MATERIAL:
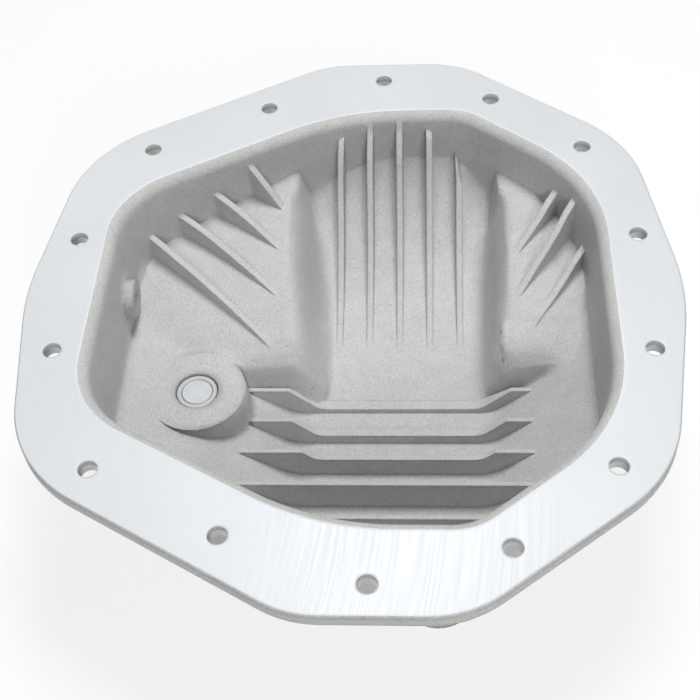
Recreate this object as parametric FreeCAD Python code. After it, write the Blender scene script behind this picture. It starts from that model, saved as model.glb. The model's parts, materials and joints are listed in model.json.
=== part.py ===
import FreeCAD, Part
import math
import os
from FreeCAD import Vector

# Cast differential cover with its fill plug, drain plug and port plug, in millimetres.
# The origin is the middle of the machined flange face. X runs across the cover, Y runs up it
# as it is bolted on, and Z points out of the face, towards the axle. The bowl lies below z = 0.

# Flange: a rounded polygon, the same above and below the middle line.
flange_thickness = 8.0
flange_half_height = 188.6
flange_right_tip = 172.6
flange_left_tip = 173.9
flange_right_shoulder = (154.0, 114.6)
flange_left_shoulder = (158.8, 111.5)
flange_top_right = 57.6
flange_top_left = 22.0
flange_tip_radius = 150.0
flange_shoulder_radius = 75.0
flange_top_radius = 55.0
flange_edge_chamfer = 0.7

# Bolt pattern: half of it, the rest mirrored about the middle line.
bolt_hole_diameter = 9.5
side_bolts_x = 151.6
side_bolts_y = 39.75
bolt_pairs = ((13.0, 172.5), (76.9, 153.8), (127.3, 110.2), (-55.1, 148.4), (-120.6, 112.6))

# Mouth of the bowl, measured where its walls meet the flange face.
mouth_half_height = 144.2
mouth_right = 135.4
mouth_left = 136.6
mouth_right_shoulder_y = 84.7
mouth_left_shoulder_y = 74.7
mouth_top_right = 61.1
mouth_top_left = 11.3
mouth_right_radius = 90.0
mouth_left_radius = 52.0
mouth_top_right_radius = 30.0
mouth_top_left_radius = 140.0

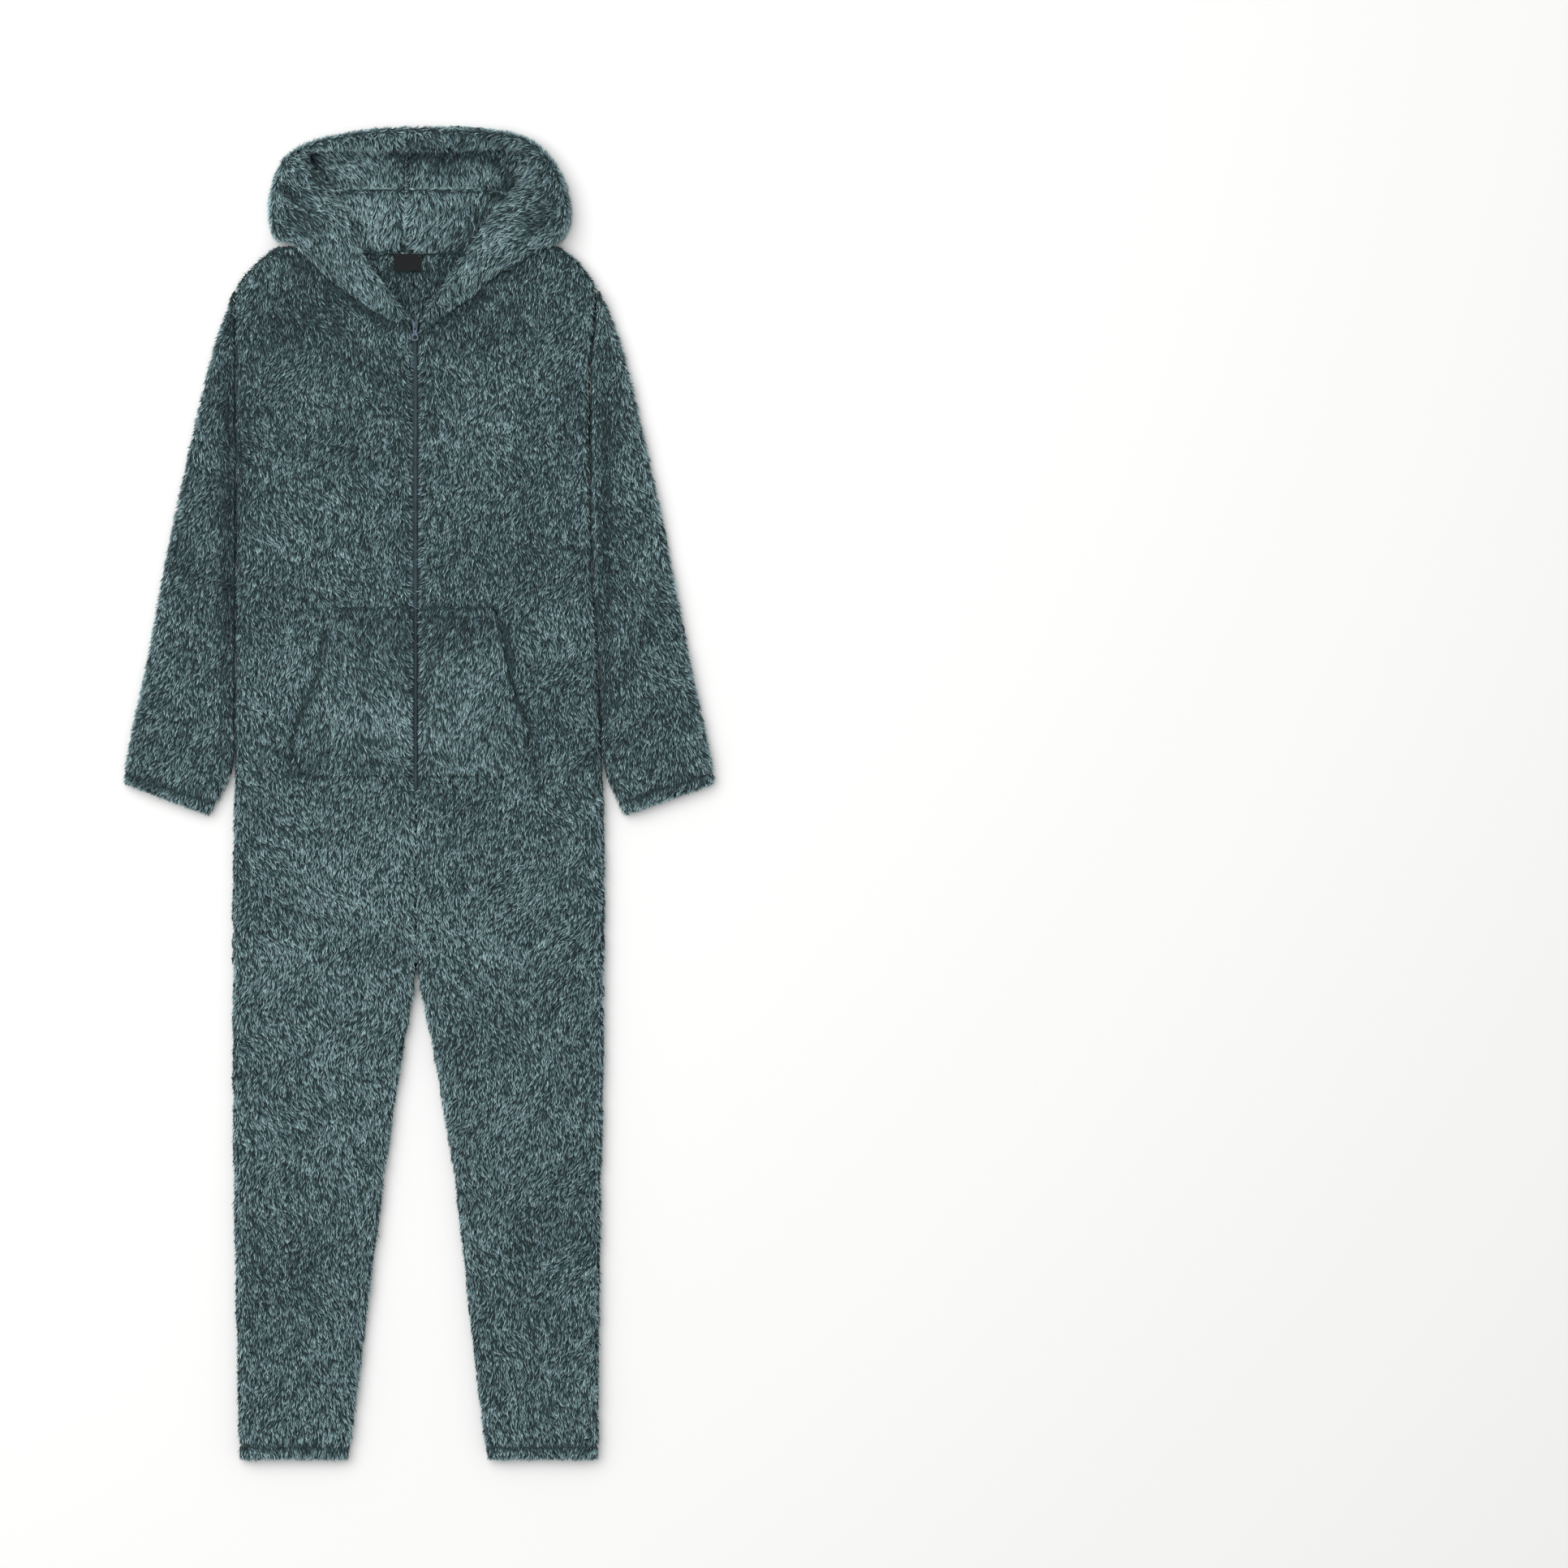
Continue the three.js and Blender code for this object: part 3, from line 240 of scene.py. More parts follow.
def makeSatinMaterial(s):
    # woven satin label: close threads across it, 0.5 mm apart, with a low sheen
    material, shader = newMaterial("woven satin label", {
        "Roughness": 0.6, "IOR": 1.45, "Specular IOR Level": 0.2,
        "Sheen Weight": 0.02, "Sheen Roughness": 0.4})
    place = addNode(material, "ShaderNodeTexCoord")
    weave = addNode(material, "ShaderNodeTexWave", {"Scale": 1000 / 1.0 / math.tau, "bands_direction": "Y"},
                    {"Vector": place.outputs["Object"]})
    shade = colourRamp(material, weave.outputs["Fac"], [(0.3, s["satin"]), (0.8, s["satinLight"])])
    bump = addNode(material, "ShaderNodeBump", {"Strength": 0.3, "Distance": mm(0.15)},
                   {"Height": weave.outputs["Fac"]})
    material.node_tree.links.new(shade.outputs["Color"], shader.inputs["Base Color"])
    material.node_tree.links.new(bump.outputs["Normal"], shader.inputs["Normal"])
    return material


def makeThreadMaterial(s):
    # spun polyester sewing thread, two plies twisted 1.2 mm to the turn
    material, shader = newMaterial("spun polyester thread", {"Roughness": 0.65, "IOR": 1.5})
    place = addNode(material, "ShaderNodeTexCoord")
    twist = addNode(material, "ShaderNodeTexWave",
                    {"Scale": 1000 / 1.2 / math.tau, "bands_direction": "DIAGONAL"},
                    {"Vector": place.outputs["Object"]})
    shade = colourRamp(material, twist.outputs["Fac"], [(0.2, s["tape"]), (0.8, s["thread"])])
    material.node_tree.links.new(shade.outputs["Color"], shader.inputs["Base Color"])
    return material


pileMaterial = makePileMaterial(pileColours)
groundMaterial = makeGroundMaterial(pileColours)
tapeMaterial = makeTapeMaterial(zipColours)
coilMaterial = makeCoilMaterial(zipColours)
paintMaterial = makePaintMaterial(zipColours)
satinMaterial = makeSatinMaterial(zipColours)
threadMaterial = makeThreadMaterial(zipColours)
print("materials made")


# the pieces' surfaces: each is its CAD solid, refined and smoothed

def arraysOf(mesh):
    mesh.calc_loop_triangles()
    points = np.empty(len(mesh.vertices) * 3, np.float32)
    mesh.vertices.foreach_get("co", points)
    triangles = np.empty(len(mesh.loop_triangles) * 3, np.int32)
    mesh.loop_triangles.foreach_get("vertices", triangles)
    return points.reshape(-1, 3).astype(float), triangles.reshape(-1, 3)


def treeOf(points, triangles):
    return BVHTree.FromPolygons(points.tolist(), triangles.tolist(), all_triangles=True)


def pointNormals(points, triangles):
    a, b, c = (points[triangles[:, i]] for i in range(3))
    facing = np.cross(b - a, c - a)
    normals = np.zeros_like(points)
    for i in range(3):
        np.add.at(normals, triangles[:, i], facing)
    return unit(normals)


def unit(vectors):
    return vectors / np.maximum(np.linalg.norm(vectors, axis=1, keepdims=True), 1e-9)


refineSettings = {
    "merge": 0.02,
    "edge": 15,              # longer edges are split
    "rounds": 2,
    "smoothing": 8,          # passes, each a step in and a smaller one out
    "stepIn": 0.5,
    "stepOut": -0.52,
    "flatBelow": 0.6,        # what lies on the floor stays flat
    "seamReach": 0.5,
}


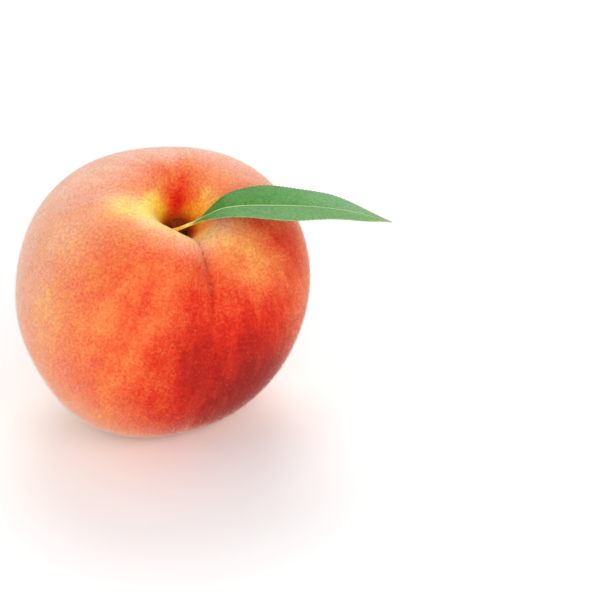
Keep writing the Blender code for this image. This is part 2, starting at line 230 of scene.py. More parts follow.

TASK TO COMPLETE:
Extract each line of the material exactly as it stands.

TASK SOLUTION:
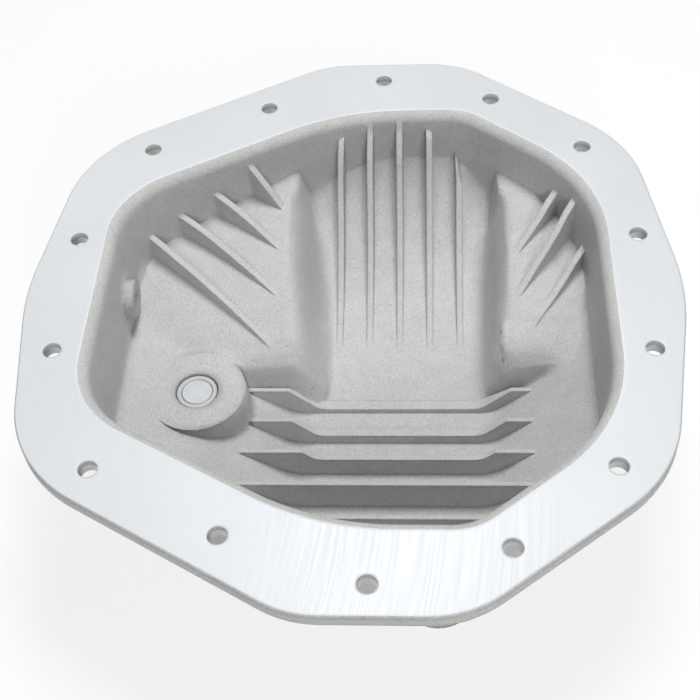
Recreate this object as parametric FreeCAD Python code. After it, write the Blender scene script behind this picture. It starts from that model, saved as model.glb. The model's parts, materials and joints are listed in model.json.
=== part.py ===
import FreeCAD, Part
import math
import os
from FreeCAD import Vector

# Cast differential cover with its fill plug, drain plug and port plug, in millimetres.
# The origin is the middle of the machined flange face. X runs across the cover, Y runs up it
# as it is bolted on, and Z points out of the face, towards the axle. The bowl lies below z = 0.

# Flange: a rounded polygon, the same above and below the middle line.
flange_thickness = 8.0
flange_half_height = 188.6
flange_right_tip = 172.6
flange_left_tip = 173.9
flange_right_shoulder = (154.0, 114.6)
flange_left_shoulder = (158.8, 111.5)
flange_top_right = 57.6
flange_top_left = 22.0
flange_tip_radius = 150.0
flange_shoulder_radius = 75.0
flange_top_radius = 55.0
flange_edge_chamfer = 0.7

# Bolt pattern: half of it, the rest mirrored about the middle line.
bolt_hole_diameter = 9.5
side_bolts_x = 151.6
side_bolts_y = 39.75
bolt_pairs = ((13.0, 172.5), (76.9, 153.8), (127.3, 110.2), (-55.1, 148.4), (-120.6, 112.6))

# Mouth of the bowl, measured where its walls meet the flange face.
mouth_half_height = 144.2
mouth_right = 135.4
mouth_left = 136.6
mouth_right_shoulder_y = 84.7
mouth_left_shoulder_y = 74.7
mouth_top_right = 61.1
mouth_top_left = 11.3
mouth_right_radius = 90.0
mouth_left_radius = 52.0
mouth_top_right_radius = 30.0
mouth_top_left_radius = 140.0

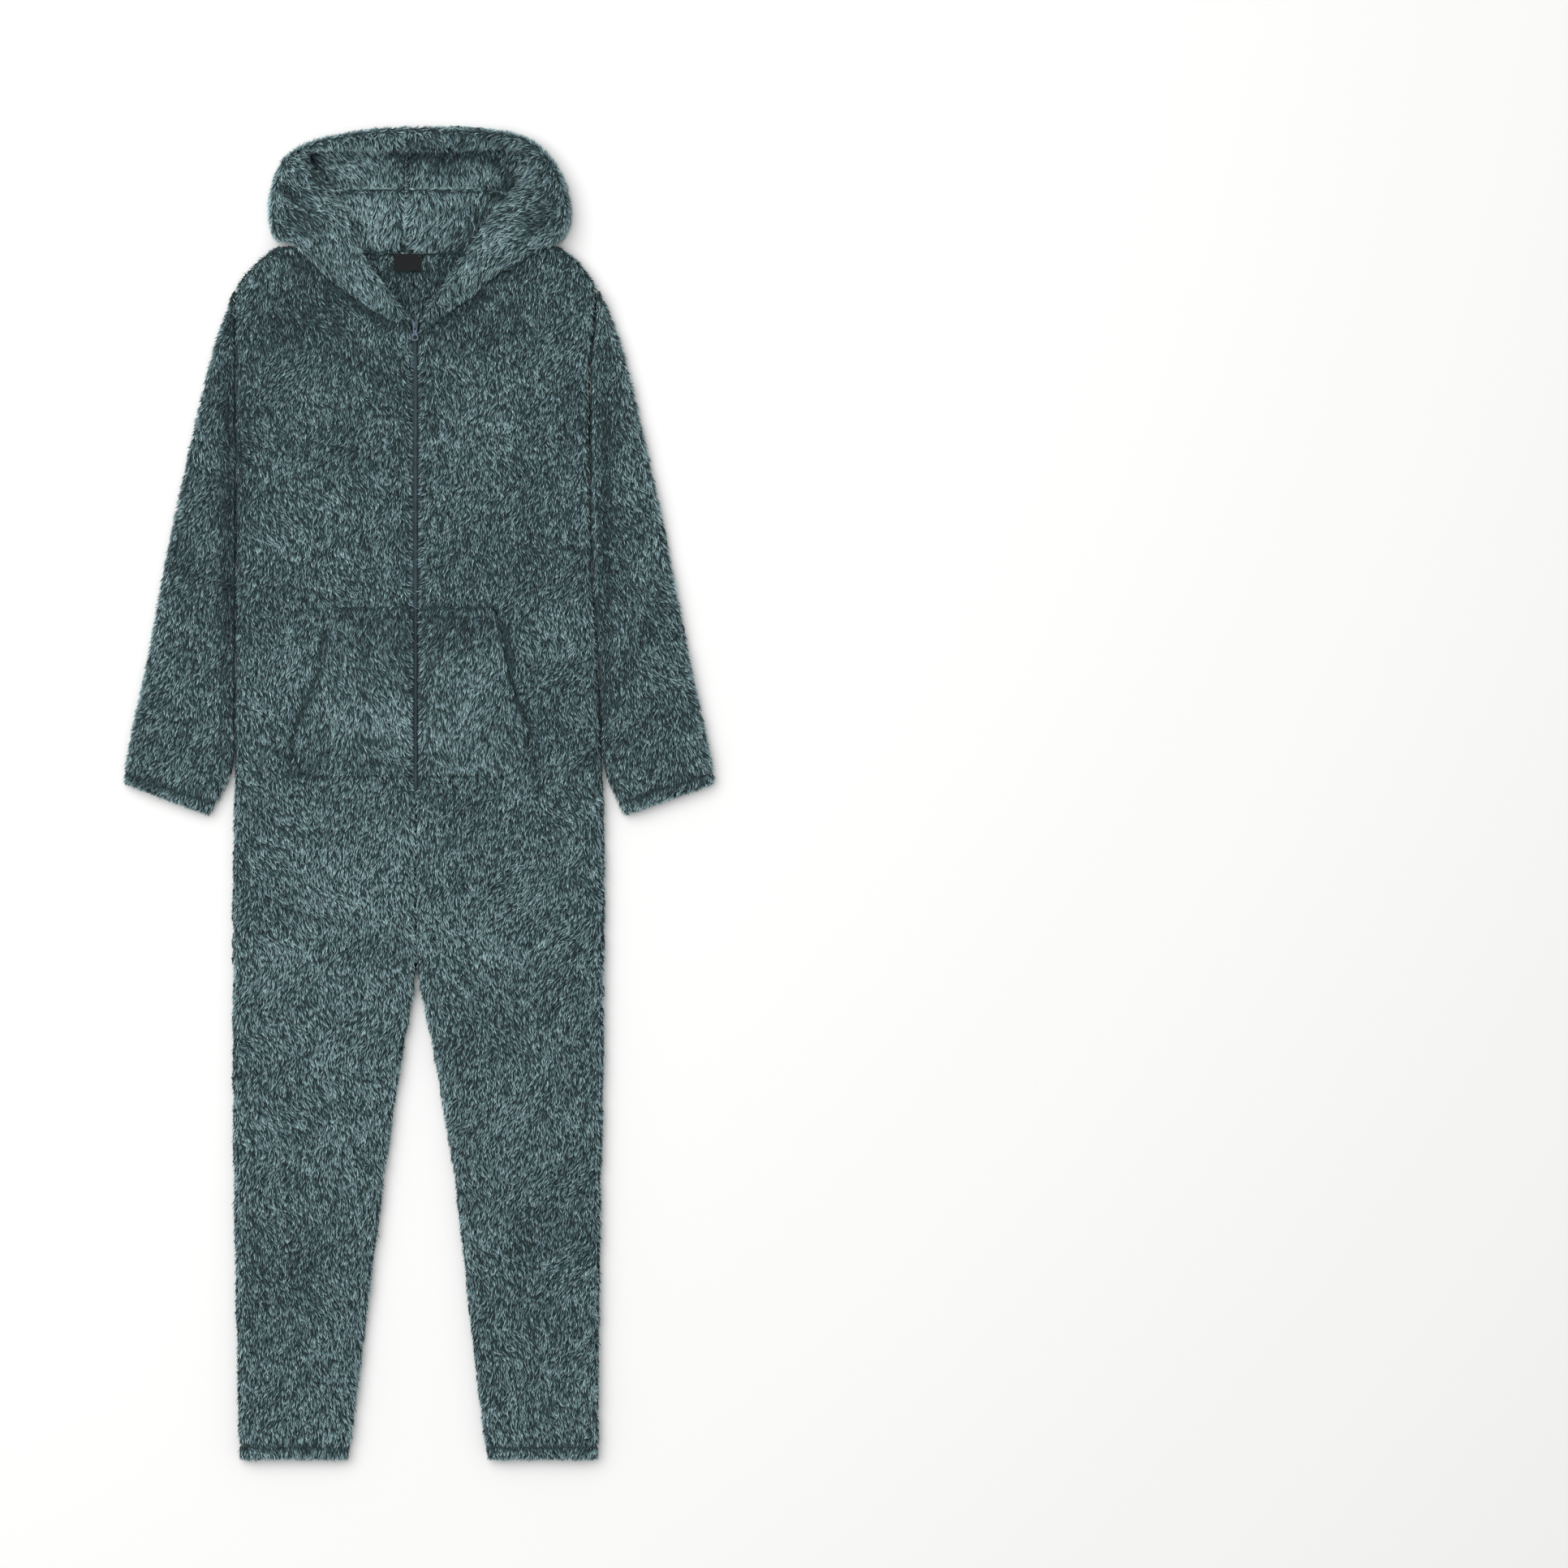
Continue the three.js and Blender code for this object: part 3, from line 240 of scene.py. More parts follow.
def makeSatinMaterial(s):
    # woven satin label: close threads across it, 0.5 mm apart, with a low sheen
    material, shader = newMaterial("woven satin label", {
        "Roughness": 0.6, "IOR": 1.45, "Specular IOR Level": 0.2,
        "Sheen Weight": 0.02, "Sheen Roughness": 0.4})
    place = addNode(material, "ShaderNodeTexCoord")
    weave = addNode(material, "ShaderNodeTexWave", {"Scale": 1000 / 1.0 / math.tau, "bands_direction": "Y"},
                    {"Vector": place.outputs["Object"]})
    shade = colourRamp(material, weave.outputs["Fac"], [(0.3, s["satin"]), (0.8, s["satinLight"])])
    bump = addNode(material, "ShaderNodeBump", {"Strength": 0.3, "Distance": mm(0.15)},
                   {"Height": weave.outputs["Fac"]})
    material.node_tree.links.new(shade.outputs["Color"], shader.inputs["Base Color"])
    material.node_tree.links.new(bump.outputs["Normal"], shader.inputs["Normal"])
    return material


def makeThreadMaterial(s):
    # spun polyester sewing thread, two plies twisted 1.2 mm to the turn
    material, shader = newMaterial("spun polyester thread", {"Roughness": 0.65, "IOR": 1.5})
    place = addNode(material, "ShaderNodeTexCoord")
    twist = addNode(material, "ShaderNodeTexWave",
                    {"Scale": 1000 / 1.2 / math.tau, "bands_direction": "DIAGONAL"},
                    {"Vector": place.outputs["Object"]})
    shade = colourRamp(material, twist.outputs["Fac"], [(0.2, s["tape"]), (0.8, s["thread"])])
    material.node_tree.links.new(shade.outputs["Color"], shader.inputs["Base Color"])
    return material


pileMaterial = makePileMaterial(pileColours)
groundMaterial = makeGroundMaterial(pileColours)
tapeMaterial = makeTapeMaterial(zipColours)
coilMaterial = makeCoilMaterial(zipColours)
paintMaterial = makePaintMaterial(zipColours)
satinMaterial = makeSatinMaterial(zipColours)
threadMaterial = makeThreadMaterial(zipColours)
print("materials made")


# the pieces' surfaces: each is its CAD solid, refined and smoothed

def arraysOf(mesh):
    mesh.calc_loop_triangles()
    points = np.empty(len(mesh.vertices) * 3, np.float32)
    mesh.vertices.foreach_get("co", points)
    triangles = np.empty(len(mesh.loop_triangles) * 3, np.int32)
    mesh.loop_triangles.foreach_get("vertices", triangles)
    return points.reshape(-1, 3).astype(float), triangles.reshape(-1, 3)


def treeOf(points, triangles):
    return BVHTree.FromPolygons(points.tolist(), triangles.tolist(), all_triangles=True)


def pointNormals(points, triangles):
    a, b, c = (points[triangles[:, i]] for i in range(3))
    facing = np.cross(b - a, c - a)
    normals = np.zeros_like(points)
    for i in range(3):
        np.add.at(normals, triangles[:, i], facing)
    return unit(normals)


def unit(vectors):
    return vectors / np.maximum(np.linalg.norm(vectors, axis=1, keepdims=True), 1e-9)


refineSettings = {
    "merge": 0.02,
    "edge": 15,              # longer edges are split
    "rounds": 2,
    "smoothing": 8,          # passes, each a step in and a smaller one out
    "stepIn": 0.5,
    "stepOut": -0.52,
    "flatBelow": 0.6,        # what lies on the floor stays flat
    "seamReach": 0.5,
}


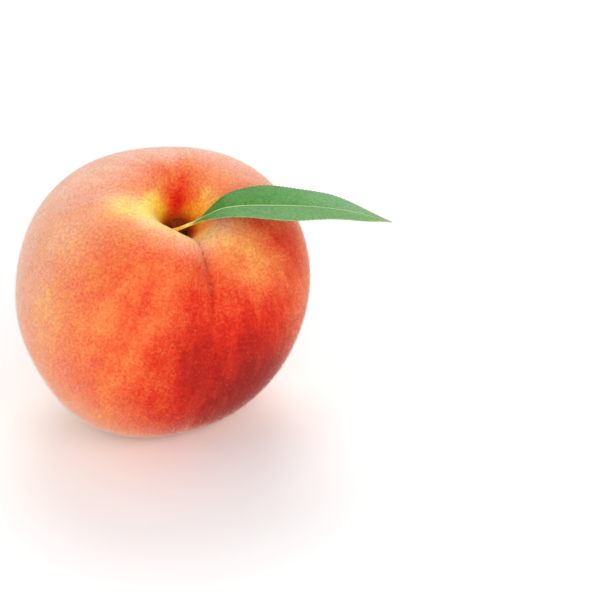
Keep writing the Blender code for this image. This is part 2, starting at line 230 of scene.py. More parts follow.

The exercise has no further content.